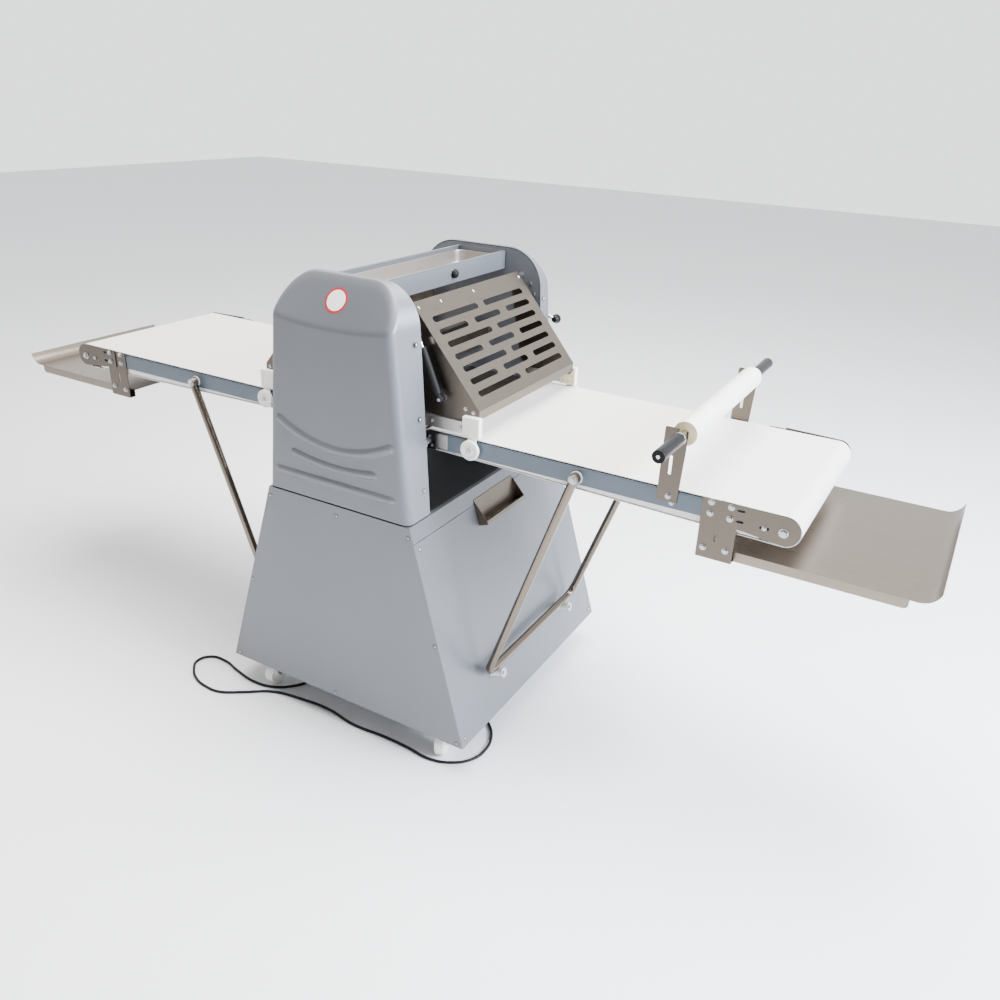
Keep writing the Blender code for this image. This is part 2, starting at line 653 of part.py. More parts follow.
def guard_panel():
    """The slotted sheet with its foot flange, side cheeks, side strips and wheel carriers."""
    (top_x, top_z), (foot_x, foot_z) = GUARD_TOP, GUARD_FOOT
    hinge_x, hinge_z = GUARD_HINGE
    inset = 0.0008
    flange_half = GUARD_HALF - inset
    flange = box((foot_x - SHEET - inset, -flange_half, foot_z), (foot_x - inset / 2, flange_half, 0.950))
    cheek = [(top_x - inset, top_z - inset), (foot_x - 2 * inset, foot_z - inset), (foot_x - 2 * inset, 0.949),
             (foot_x - 0.008, 0.938), (0.190, 0.936), (0.168, 0.960), (hinge_x - 0.013, hinge_z),
             (hinge_x - 0.004, top_z - 0.004)]
    extras = []
    for s in (-1, 1):
        edge = s * GUARD_HALF
        extras.append(outline_xz(cheek, edge, edge - s * SHEET))
        extras.append(box((0.1905, edge - s * 0.001, 0.940), (0.302, edge + s * 0.006, 0.909)))
        extras.append(box((0.300, edge - s * 0.0013, 0.958), (0.347, s * 0.274, 0.907)))
        extras.append(box((0.317, s * 0.2675, 0.910), (0.339, s * 0.2735, 0.870)))
    return fuse(guard_face(), flange, *extras)


def gas_spring():
    """The cylinder hangs on the guard, and the rod slides in its bore up to the side frame."""
    foot = Vector((SPRING_FOOT[0], SPRING_Y, SPRING_FOOT[1]))
    head = Vector((SPRING_HEAD[0], SPRING_Y, SPRING_HEAD[1]))
    along = (head - foot).normalized()
    bore, shell = 0.0045, 0.0085
    cylinder = turned([(0, 0.018), (bore, 0.018), (bore, 0.130), (shell, 0.130), (shell, 0.014),
                       (0.005, 0.010), (0.005, 0.004), (0, 0.004)], foot, along, 12)
    ball = rod(foot + Vector((0, -0.006, 0)), (foot.x, -GUARD_HALF - GAP, foot.z), 0.007, 10)
    rod_start, rod_end = foot + along * 0.022, head
    stem = rod(rod_start, rod_end, 0.004, 10)
    eye = rod(head + Vector((0, -0.006, 0)), head + Vector((0, 0.006, 0)), 0.007, 10)
    return fuse(cylinder, ball), fuse(stem, eye), foot, head


def guards():
    hinge = (GUARD_HINGE[0], 0, GUARD_HINGE[1])
    panel = piece(guard_panel(), "right_guard", "stainless", hinge)
    half_turn(panel, "left_guard")
    x, y, z = WHEEL_CENTRE
    profile = [(0, 0.005), (0.023, 0.005), (0.025, 0.003), (0.025, -0.003), (0.023, -0.005), (0, -0.005)]
    for s, near, far in ((-1, "front", "rear"), (1, "rear", "front")):
        centre = (x, s * y, z)
        wheel = piece(turned(profile, centre, (0, 1, 0), 20), f"right_guard_wheel_{near}", "white_plastic", centre)
        half_turn(wheel, f"left_guard_wheel_{far}")
    cylinder, stem, foot, head_end = gas_spring()
    half_turn(piece(cylinder, "right_gas_cylinder", "black", foot), "left_gas_cylinder")
    half_turn(piece(stem, "right_gas_rod", "chrome", head_end), "left_gas_rod")


# Right belt table

def wing_frame():
    """Two rails and a bed inside the belt, with the hinge cheeks at the inner end."""
    outer_end = END_X - END_R - 0.010
    inner_end = 0.235
    extras = []
    for s in (-1, 1):
        extras.append(box((inner_end, s * 0.240, RAIL_BOTTOM), (outer_end, s * RAIL_FACE, RAIL_TOP)))
        extras.append(box((0.226, s * 0.2665, 0.858), (inner_end + 0.020, s * 0.262, 0.895)))
        extras.append(box((0.195, s * 0.2635, RAIL_BOTTOM), (0.2267, s * 0.2745, RAIL_TOP)))
    bed = box((inner_end, -0.241, RAIL_TOP - 0.006), (outer_end, 0.241, RAIL_TOP))
    tie = box((inner_end, -0.241, RAIL_BOTTOM + 0.002), (inner_end + 0.004, 0.241, RAIL_TOP - 0.001))
    return fuse(bed, *extras, tie)


def end_plate(side):
    """The stainless plate that carries one end of the end roller and the belt's tensioner."""
    tip = circle_points(END_X, END_Z + 0.003, 0.0335, 78, -78, 8)
    outline = [(0.945, 0.853), (0.945, 0.906), *tip]
    return outline_xz(outline, side * 0.2688, side * 0.2710)


def catch_tray():
    """A tray below the table's end: a sheet with a curved lip, side flanges and hanger plates."""
    x_in, lip_r = 0.900, 0.040
    upper = circle_points(TRAY_END - 0.015, TRAY_TOP + lip_r, lip_r, -90, -15, 5)
    lower = circle_points(TRAY_END - 0.015, TRAY_TOP + lip_r, lip_r + SHEET, -15, -90, 5)
    sheet = outline_xz([(x_in, TRAY_TOP), *upper, *lower, (x_in, TRAY_TOP - SHEET)], -TRAY_HALF, TRAY_HALF)
    extras = []
    for s in (-1, 1):
        extras.append(box((x_in, s * TRAY_HALF, TRAY_TOP), (1.338, s * (TRAY_HALF - 0.0015), 0.763)))
        hanger = [(0.903, 0.763), (0.983, 0.763), (0.983, 0.903), (0.903, 0.903)]
        extras.append(outline_xz(hanger, s * 0.2664, s * 0.2684))
        extras.append(box((0.903, s * (TRAY_HALF - 0.001), 0.763), (0.983, s * 0.267, 0.765)))
    return fuse(sheet, *extras)


def strut():
    """A bent tube that props the table: two legs joined by a foot bar, with a flat lug on each leg."""
    (pivot_x, pivot_z), (foot_x, foot_z) = STRUT_PIVOT, STRUT_FOOT
    lean = Vector((pivot_x - foot_x, STRUT_TOP_Y - STRUT_FOOT_Y, pivot_z - foot_z))
    bend = 0.035
    half = []
    centre_y = STRUT_FOOT_Y - bend
    for step in range(5):
        angle = math.radians(90 * step / 4)
        rise = bend * (1 - math.cos(angle)) / lean.z
        half.append((foot_x + lean.x * rise, centre_y + bend * math.sin(angle), foot_z + bend * (1 - math.cos(angle))))
    half.append((pivot_x, STRUT_TOP_Y, pivot_z))
    mirrored = [(x, -y, z) for x, y, z in reversed(half)]
    lugs = [rod((pivot_x, s * 0.2665, pivot_z), (pivot_x, s * 0.2900, pivot_z), 0.0155, 14) for s in (-1, 1)]
    return fuse(tube(mirrored + half, STRUT_R, 2), *lugs)


def wing():
    hinge = (HINGE_X, 0, HINGE_Z)
    half_turn(piece(wing_frame(), "right_table_frame", "paint_dark", hinge), "left_table_frame")
    loop = outline_xz(belt_loop(GAP + BELT_THICK), -BELT_HALF, BELT_HALF, [belt_loop(GAP)])
    half_turn(piece(loop, "right_belt", "belt", hinge), "left_belt")
    drive = roller(HINGE_X, HINGE_Z, DRIVE_R, 0.2600, 0.008, 0.2630, 20)
    half_turn(piece(drive, "right_drive_roller", "zinc", hinge), "left_drive_roller")
    end_centre = (END_X, 0, END_Z)
    end = roller(END_X, END_Z, END_R, 0.2600, 0.008, 0.2680, 20)
    half_turn(piece(end, "right_end_roller", "zinc", end_centre), "left_end_roller")
    for s, near, far in ((-1, "front", "rear"), (1, "rear", "front")):
        half_turn(piece(end_plate(s), f"right_end_plate_{near}", "stainless", hinge), f"left_end_plate_{far}")
    half_turn(piece(catch_tray(), "right_catch_tray", "stainless", hinge), "left_catch_tray")
    pivot = (STRUT_PIVOT[0], 0, STRUT_PIVOT[1])
    half_turn(piece(strut(), "right_strut", "stainless", pivot), "left_strut")


# Rolling pin on the right table

def pin_holder(side):
    """A plate with an open notch for the pin's shaft and a slot to set its height."""
    x, z = PIN_AXIS
    notch = PIN_SHAFT_R + GAP
    top, foot = 1.0415, 0.872
    floor = circle_points(x, z, notch, 180, 360, 6)
    outline = [(0.800, foot), (0.8025, top), (x - notch, top), *floor,
               (x + notch, top - 0.003), (x + 0.013, top - 0.003), (x + 0.012, 0.990), (0.847, foot)]
    slot = [(0.8195, 0.934), (0.8265, 0.934), (0.8265, 0.979), (0.8195, 0.979)]
    return outline_xz(outline, side * 0.2664, side * 0.2694, [slot])


def rolling_pin():
    x, z = PIN_AXIS
    centre = (x, 0, z)
    for s, name in ((-1, "front"), (1, "rear")):
        piece(pin_holder(s), f"pin_holder_{name}", "stainless", (HINGE_X, 0, HINGE_Z))
    grip_in, grip_out, grip = 0.286, 0.410, 0.0145
    shaft = turned([(0, grip_out), (grip - 0.003, grip_out), (grip, grip_out - 0.004), (grip, grip_in),
                    (PIN_SHAFT_R, grip_in), (PIN_SHAFT_R, -grip_in), (grip, -grip_in), (grip, 0.004 - grip_out),
                    (grip - 0.003, -grip_out), (0, -grip_out)], centre, (0, 1, 0), 16)
    piece(shaft, "pin_shaft", "black", centre)
    bore, skin, half = PIN_SHAFT_R + 0.0005, 0.027, 0.250
    sleeve = turned([(bore, half), (skin, half), (skin, -half), (bore, -half)], centre, (0, 1, 0), 20)
    piece(sleeve, "pin_sleeve", "white_plastic", centre)


# Mains cord

def smooth_route(points, spacing):
    """Points along a Catmull-Rom curve through the route."""
    path = [Vector(point) for point in points]
    ends = [2 * path[0] - path[1], *path, 2 * path[-1] - path[-2]]
    result = [path[0]]
    for a, b, c, d in zip(ends, ends[1:], ends[2:], ends[3:]):
        steps = max(1, round((c - b).length / spacing))
        for step in range(1, steps + 1):
            t = step / steps
            result.append(0.5 * (2 * b + (c - a) * t + (2 * a - 5 * b + 4 * c - d) * t ** 2
                                 + (3 * b - a - 3 * c + d) * t ** 3))
    return result


def mains_cord():
    piece(tube(smooth_route(CORD_ROUTE, 0.036), CORD_R, 2), "power_cord", "black")
    x, y = COIL_CENTRE
    ring_profile = [(COIL_INNER, COIL_HEIGHT), (COIL_OUTER, COIL_HEIGHT), (COIL_OUTER, 0.0005), (COIL_INNER, 0.0005)]
    piece(turned(ring_profile, (x, y, 0), (0, 0, 1), 24), "cord_coil", "black")
    plug_x, plug_y, half_y, height = x - COIL_OUTER - GAP, y + COIL_OUTER - CORD_R, 0.016, 0.028
    body = box((plug_x, plug_y - half_y, 0.0005), (plug_x - 0.045, plug_y + half_y, 0.0005 + height))
    pin_x, pin_z, pin_y = plug_x - 0.044, 0.0145, 0.0095
    pins = [rod((pin_x, plug_y + s * pin_y, pin_z), (pin_x - 0.020, plug_y + s * pin_y, pin_z), 0.0024, 8)
            for s in (-1, 1)]
    tail_x, tail_z = plug_x + 0.0255, 0.0127         # stops short of the coil
    pins.append(rod((plug_x - 0.001, plug_y, tail_z), (tail_x, plug_y, tail_z), CORD_R, 12))
    piece(fuse(body, *pins), "power_plug", "black")


clear_scene()
PARTS = new_collection("dough_sheeter")
SCRATCH = new_collection("shapes")
cabinet()
castors()
head()
guards()
wing()
rolling_pin()
mains_cord()
bpy.data.collections.remove(SCRATCH)
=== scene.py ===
"""Looks of the dough sheeter: its pieces and finishes, the floor, lights and camera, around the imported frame."""
import json
import math

import bmesh
import bpy
from bpy.props import FloatProperty, FloatVectorProperty, IntProperty, PointerProperty
from bpy.types import Operator, Panel, PropertyGroup
from mathutils import Matrix, Vector


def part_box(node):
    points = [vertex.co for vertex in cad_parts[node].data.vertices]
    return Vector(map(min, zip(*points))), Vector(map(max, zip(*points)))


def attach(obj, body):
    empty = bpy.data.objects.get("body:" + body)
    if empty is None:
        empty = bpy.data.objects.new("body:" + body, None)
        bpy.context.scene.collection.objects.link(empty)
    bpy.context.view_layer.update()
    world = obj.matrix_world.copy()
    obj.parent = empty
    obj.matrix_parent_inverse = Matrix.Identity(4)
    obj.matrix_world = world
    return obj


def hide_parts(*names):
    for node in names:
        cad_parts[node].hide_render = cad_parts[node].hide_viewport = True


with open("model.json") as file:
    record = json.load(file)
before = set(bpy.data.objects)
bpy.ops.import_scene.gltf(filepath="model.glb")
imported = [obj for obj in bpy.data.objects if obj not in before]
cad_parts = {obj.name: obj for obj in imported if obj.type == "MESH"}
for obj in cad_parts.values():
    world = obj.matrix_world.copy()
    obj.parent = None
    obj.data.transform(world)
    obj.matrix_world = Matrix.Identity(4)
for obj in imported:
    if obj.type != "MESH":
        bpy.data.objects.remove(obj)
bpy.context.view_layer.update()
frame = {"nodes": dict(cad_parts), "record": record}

bl_info = {
    "name": "Dough sheeter",
    "version": (1, 0, 0),
    "blender": (4, 5, 0),
    "location": "View3D > Sidebar > Sheeter",
    "description": "Builds the finished pieces of a dough sheeter around its packed frame",
    "category": "Object",
}

BODY_OF = {node: body for body, nodes in frame["record"]["behaviour"]["bodies"].items() for node in nodes}
ROOT = "cabinet_and_head"
SIDES = (("right", False), ("left", True))       # each left piece is its right one after half a turn
ENDS = (("front", -1), ("rear", 1))
Y_AXIS = Vector((0, 1, 0))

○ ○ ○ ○

Stated task> Exactly as written, return the lines from the line containing "clear_scene()" through the line containing "before = set(bpy.data.objects)", both included.

Result of the task>
clear_scene()
PARTS = new_collection("dough_sheeter")
SCRATCH = new_collection("shapes")
cabinet()
castors()
head()
guards()
wing()
rolling_pin()
mains_cord()
bpy.data.collections.remove(SCRATCH)
=== scene.py ===
"""Looks of the dough sheeter: its pieces and finishes, the floor, lights and camera, around the imported frame."""
import json
import math

import bmesh
import bpy
from bpy.props import FloatProperty, FloatVectorProperty, IntProperty, PointerProperty
from bpy.types import Operator, Panel, PropertyGroup
from mathutils import Matrix, Vector


def part_box(node):
    points = [vertex.co for vertex in cad_parts[node].data.vertices]
    return Vector(map(min, zip(*points))), Vector(map(max, zip(*points)))


def attach(obj, body):
    empty = bpy.data.objects.get("body:" + body)
    if empty is None:
        empty = bpy.data.objects.new("body:" + body, None)
        bpy.context.scene.collection.objects.link(empty)
    bpy.context.view_layer.update()
    world = obj.matrix_world.copy()
    obj.parent = empty
    obj.matrix_parent_inverse = Matrix.Identity(4)
    obj.matrix_world = world
    return obj


def hide_parts(*names):
    for node in names:
        cad_parts[node].hide_render = cad_parts[node].hide_viewport = True


with open("model.json") as file:
    record = json.load(file)
before = set(bpy.data.objects)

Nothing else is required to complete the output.